Between the Lines: Erna's Life

Dawn Cochran

Erna Roberts was only 22, and expecting her first of four daughters, when she watched Soviet tanks roll down the streets of Latvia’s capitol city, Riga. In the coming days, she would lose her home, her family would scatter, and the life she had known would be gone forever. Her mother, grandfather, and 16-year-old brother were captured and deported to Siberia. Her father went into hiding in the woods. Erna and her husband became refugees overnight.

The slim biography, Erna’s Life, by Janice Whelan, is the story of Erna Murmanis-Roberts, a 98-year-old Latvian woman who came to the United States during World War Two as a refugee from the Soviet occupation. Roberts now lives in Adrian, Michigan, where she met Whelan.

BTL-ErnaLatvia-Full-Web.mp3
A conversation with Janice Whelan and Erna Murmanis-Roberts

“Erna lives in an apartment building three houses down from my home,” says Whelan as she describes why decided to write the book about Erna Roberts’ memories. “I was a high school friend of her youngest daughter, Inara. Then I became adult friends with her third daughter, Zaiga. While Zaiga encouraged the writing of the book, eldest daughter Astride spearheaded the project. The girls had always asked their mother Erna to tell her story. But Erna didn’t want to talk about it.”

Credit Janice Whelan

Roberts’ four daughters were persistent. They convinced their mother, then 95, to tell her life story, and they convinced Whelan to transcribe it. A retired Adrian Public Schools language arts teacher, Whelan knew a good story when she heard one.
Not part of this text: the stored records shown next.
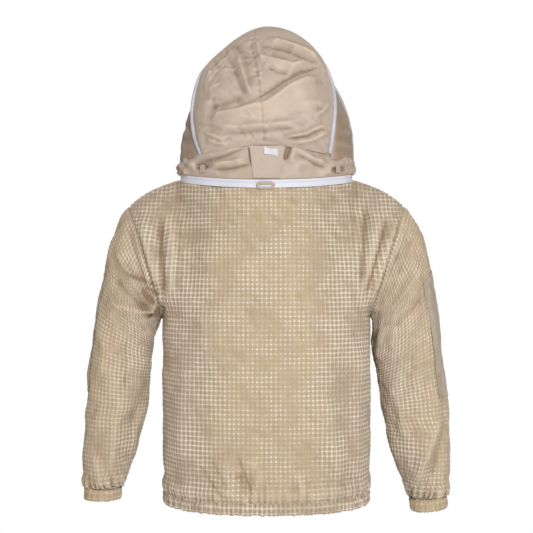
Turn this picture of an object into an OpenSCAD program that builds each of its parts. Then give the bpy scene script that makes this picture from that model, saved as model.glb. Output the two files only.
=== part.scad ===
// Ventilated beekeeping jacket with a zip-off fencing-style hood.
// Frame: the wearer faces -Y, +X is the wearer's left, +Z is up.
// The origin is the centre of the collar seam, at the height where it crosses the shoulders.

/* [Body] */
// Half width of the body below the armpits
body_half_w = 224; // [216:1:230]
// Half width of the body where the hem gathers it
hem_half_w = 218; // [210:1:224]
// Depth of the back, from the side seams to the shoulder blades
back_depth = 150; // [140:1:158]
// Depth of the front at the hem, from the side seams to the zip
front_depth = 150; // [146:1:156]
// Height of the hem's lower edge
hem_z = -686; // [-696:1:-676]
// Height of the hem casing
hem_h = 24; // [18:1:28]
// Thickness of the three-layer mesh
mesh_t = 4; // [3:0.5:5]

/* [Neck] */
// Half width of the neck zip over the shoulders
neck_a = 184; // [180:1:188]
// Half depth of the neck zip
neck_b = 118; // [114:1:122]
// Radius of the neck zip where it turns over each shoulder
neck_r = 71; // [66:1:76]
// Angle by which the front and back of the neck zip drop from the shoulders
neck_drop = 12; // [8:1:14]
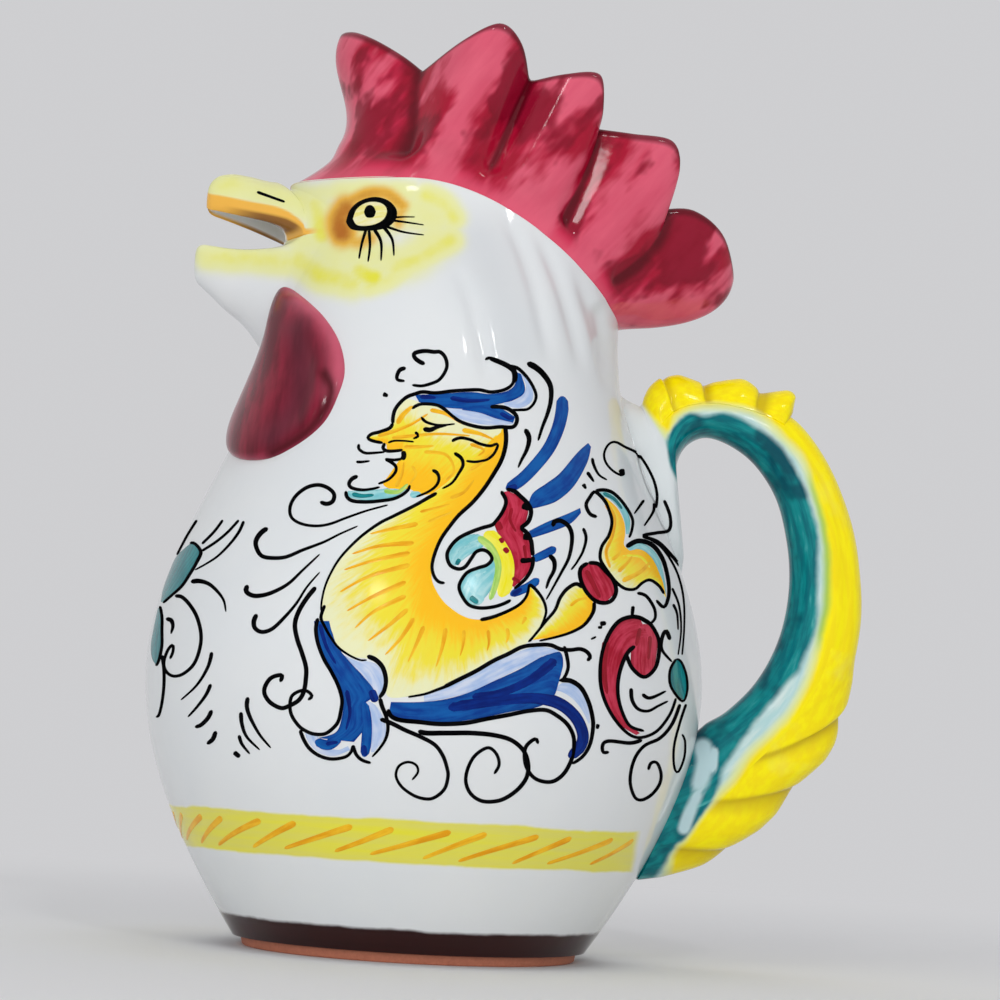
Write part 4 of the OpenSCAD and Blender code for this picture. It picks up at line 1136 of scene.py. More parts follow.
beast_yellow = lay("beast_yellow_right", [beast_body, beast_head, drop, forked_tail], fill_height)

hatch = [
    (7, 0.3, [418,524, 392,529, 370,534]), (7, 0.3, [414,543, 380,546, 352,554]),
    (7, 0.3, [410,553, 372,561, 344,570]), (7, 0.3, [410,565, 370,576, 340,592]),
    (7, 0.3, [406,582, 372,597, 347,611]), (7, 0.3, [406,596, 375,611, 355,628]),
    (7, 0.3, [408,609, 388,626, 368,641]), (7, 0.3, [414,618, 401,638, 385,655]),
    (7, 0.3, [424,626, 416,645, 408,662]), (7, 0.3, [446,628, 442,648, 436,667]),
    (6, 0.3, [464,630, 463,644, 460,656]), (6, 0.3, [488,630, 489,642, 487,651]),
    (6, 0.4, [507,628, 508,636, 506,643]), (6, 0.4, [526,617, 522,624])]
face_tones = [
    (8, 0.5, [397,424, 404,414, 413,406]), (6, 0.4, [378,436, 395,431, 412,424, 428,414]),
    (5, 0.4, [392,438, 412,436, 440,434, 470,436]), (5, 0.4, [430,410, 446,414, 462,424]),
    (6, 0.4, [404,447, 420,447, 434,446]), (5, 0.4, [396,487, 402,474, 404,462]),
    (4, 0.5, [412,466, 416,474, 410,484]), (5, 0.5, [424,452, 446,455, 454,470, 446,480]),
    (5, 0.4, [470,444, 484,450, 478,456]), (6, 0.4, [462,430, 480,434, 494,440]),
    (5, 0.4, [470,470, 482,462, 492,452]), (5, 0.4, [450,498, 464,492, 474,480]),
    (4, 0.4, [420,512, 436,508, 450,504]), (4, 0.4, [428,522, 442,516, 452,512])]
tail_tones = [
    (6, 0.6, [606,503, 614,518, 612,536, 606,552, 610,568]), (6, 0.4, [612,560, 618,555, 621,550]),
    (6, 0.4, [618,572, 628,562, 632,556]), (7, 0.5, [622,581, 640,572, 650,562]),
    (5, 0.4, [570,606, 578,600, 588,598])]
beast_orange = lay("beast_orange_right", brushed(hatch + face_tones + tail_tones), tone_height)

# %% Blue
pale_blue = [
    filled([445,410, 460,419, 480,424, 500,425, 513,424], [445,408, 462,409, 482,412, 502,418, 514,420]),
    filled([505,406, 520,408, 531,402, 533,392, 528,381, 520,373], [503,402, 515,400, 524,393, 526,386,
        523,378, 518,373]),
    filled([352,660, 366,661, 377,665, 383,674, 384,686, 379,696], [344,655, 352,664, 360,674, 367,683,
        373,691, 377,697]),
    filled([366,700, 376,706, 384,720, 385,736, 374,752], [362,700, 366,710, 368,724, 370,740, 371,752]),
    filled([305,731, 308,741, 318,752, 334,756, 350,750], [318,736, 320,742, 327,747, 338,750, 348,746]),
    filled([424,695, 448,687, 476,673, 508,656, 536,647, 558,650], [424,702, 448,698, 476,690, 508,674,
        538,660, 558,652]),
    filled([562,683, 572,684, 582,692, 588,706, 590,722], [552,690, 562,692, 573,699, 582,710, 589,724])]
mid_blue = [
    filled([415,395, 440,394, 470,392, 490,394, 507,391, 515,384, 516,372], [419,402, 440,407, 470,409,
        494,405, 514,400, 525,391, 521,374]),
    filled([464,406, 484,404, 500,408, 515,417], [462,410, 480,413, 496,419, 513,423]),
    broad([562,396, 562,410, 558,428, 549,448, 535,466, 521,480, 506,490], 13, 0.9),
    filled([588,443, 577,453, 560,473, 547,483, 533,493, 528,505], [591,447, 587,463, 574,486, 557,501,
        540,507, 530,509]),
    filled([580,508, 567,514, 547,522, 529,531], [581,513, 570,524, 551,532, 532,538]),
    broad([556,548, 545,554, 532,560], 9, 0.9), broad([539,579, 528,587, 510,595], 9, 0.9),
    filled([314,621, 317,643, 325,660, 337,684, 343,700, 342,716, 336,732, 318,738], [330,621, 337,645,
        351,663, 364,677, 376,694, 366,704, 367,724, 354,742]),
    broad([340,736, 328,745, 315,741], 12, 0.8),
    broad([364,702, 367,725, 366,745, 364,757], 11, 0.9),
    filled([391,702, 420,702, 446,699, 470,692, 494,681, 520,669, 545,655, 560,652, 563,666, 557,680],
        [389,712, 402,719, 432,722, 462,721, 490,716, 515,711, 538,707, 550,700, 556,692, 557,682])]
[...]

She agreed to write the book for Roberts’ family, but found it that it held interest for other people too.

“Growing up next to Erna and her family, I had had no idea what they had been through,” Whelan says. “Erna didn’t want to talk about the good times, either, because it made her very sad to think about all that she had lost.”

“It wasn’t easy,” Roberts agrees. “But when I started, I just started at the beginning and step-by-step, told it to the end. Nothing flowery or made up, I just told it as it was.”

Roberts grew up in a well-to-do family. Her father was the very successful owner of a construction company. He was also a philanthropist, building schools and churches in his town. By the time Roberts was ten, her father was bringing her into the office, teaching her how to keep the books using an abacus. She learned skills that would help her later in life, as a newly-emigrated young woman in Tecumseh, Michigan, looking for work.

When the war began, however, Roberts had only recently married. And during the war, and the following refugee years, when she lived with her family in DP (displaced persons) camps in Germany, Roberts’ marriage began to fall apart. She says her husband, torn from his roots, felt lost and without purpose. He looked for it instead with a mistress and abandoned his family. Roberts had to raise her children alone. The couple reunited in outward appearance only in order to be allowed to immigrate to the United States, then parted ways again.

Roberts found a new life in southeastern Michigan, where she met her second husband, and has lived there ever since. She was eventually able to visit Latvia and was reunited with her mother decades after they had been separated.

“You live next to someone and think you know them,” Whelan says. “But I just knew her as my friend’s mom. I came to see a whole different side to Erna and about a part of the world I had known nothing about.”

Listen to WMUK's Between the Lines every Tuesday at 7:50 a.m., 11:55 a.m., and 4:20 p.m.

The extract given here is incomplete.